▸ Task statement
Output the material below in full, exactly as it is.

───

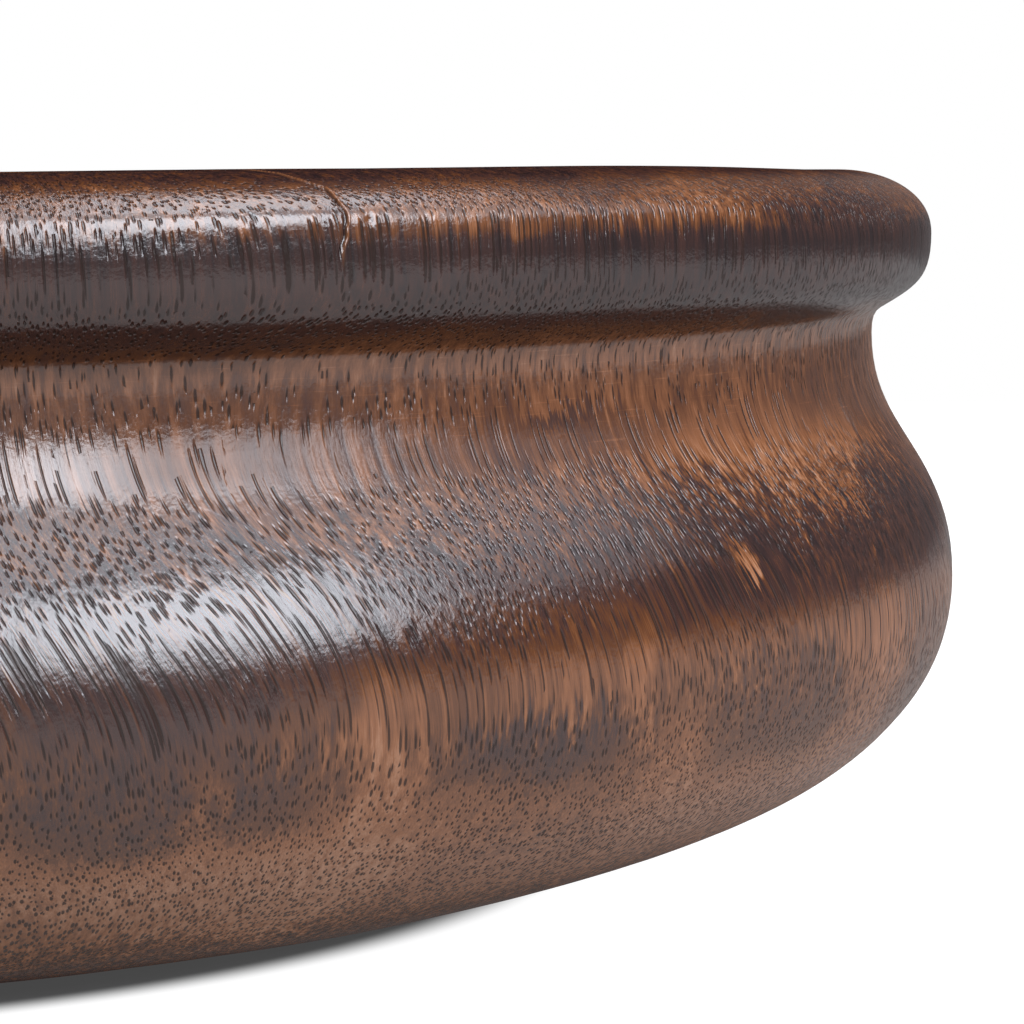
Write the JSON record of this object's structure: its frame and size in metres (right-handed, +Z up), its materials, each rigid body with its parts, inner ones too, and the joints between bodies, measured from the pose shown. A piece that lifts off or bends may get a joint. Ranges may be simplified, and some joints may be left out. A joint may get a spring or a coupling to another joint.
{
  "type": "carved wooden bowl",
  "caption": "Low round bowl carved from one block of dark wood, with a wide round belly, a drawn-in neck, a rolled rim and a flat base to rest on.",
  "frame": {"origin": "centre of the flat resting face, on the bowl's axis", "axes": "+Z up along the bowl's axis, out of its mouth; the bowl is round, so +X and +Y are any two level directions"},
  "size_m": [0.28, 0.28, 0.078],
  "materials": {
    "wood": "semi-gloss clear coat over open-pored dark hardwood with near-black and orange-brown growth bands"
  },
  "bodies": {
    "root": {"bowl": "wood"}
  },
  "joints": []
}
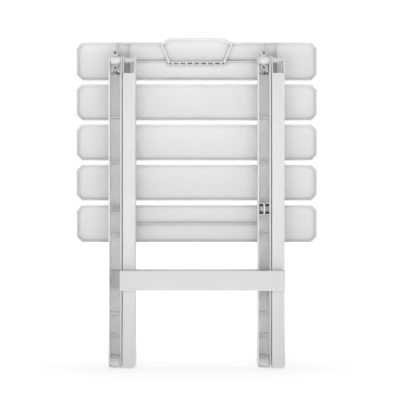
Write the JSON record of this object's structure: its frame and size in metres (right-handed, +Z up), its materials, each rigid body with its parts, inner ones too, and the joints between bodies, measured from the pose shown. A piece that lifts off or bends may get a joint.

───

▸ Solution to this problem
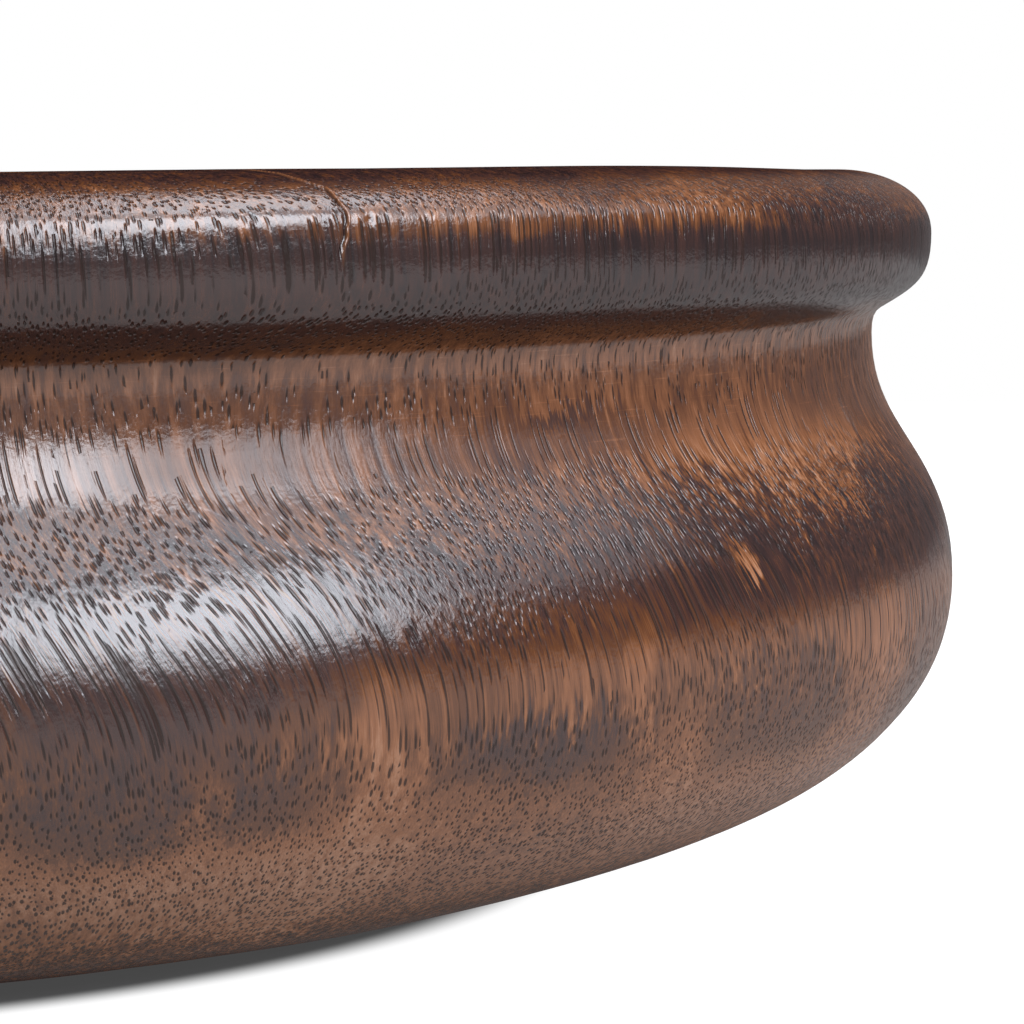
Write the JSON record of this object's structure: its frame and size in metres (right-handed, +Z up), its materials, each rigid body with its parts, inner ones too, and the joints between bodies, measured from the pose shown. A piece that lifts off or bends may get a joint. Ranges may be simplified, and some joints may be left out. A joint may get a spring or a coupling to another joint.
{
  "type": "carved wooden bowl",
  "caption": "Low round bowl carved from one block of dark wood, with a wide round belly, a drawn-in neck, a rolled rim and a flat base to rest on.",
  "frame": {"origin": "centre of the flat resting face, on the bowl's axis", "axes": "+Z up along the bowl's axis, out of its mouth; the bowl is round, so +X and +Y are any two level directions"},
  "size_m": [0.28, 0.28, 0.078],
  "materials": {
    "wood": "semi-gloss clear coat over open-pored dark hardwood with near-black and orange-brown growth bands"
  },
  "bodies": {
    "root": {"bowl": "wood"}
  },
  "joints": []
}
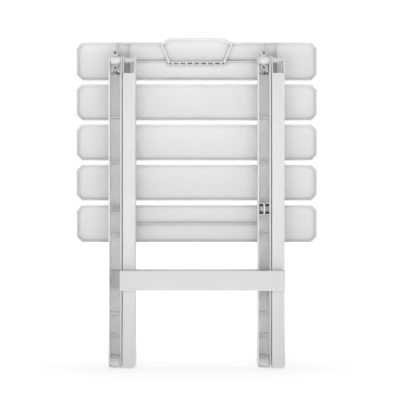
Write the JSON record of this object's structure: its frame and size in metres (right-handed, +Z up), its materials, each rigid body with its parts, inner ones too, and the joints between bodies, measured from the pose shown. A piece that lifts off or bends may get a joint.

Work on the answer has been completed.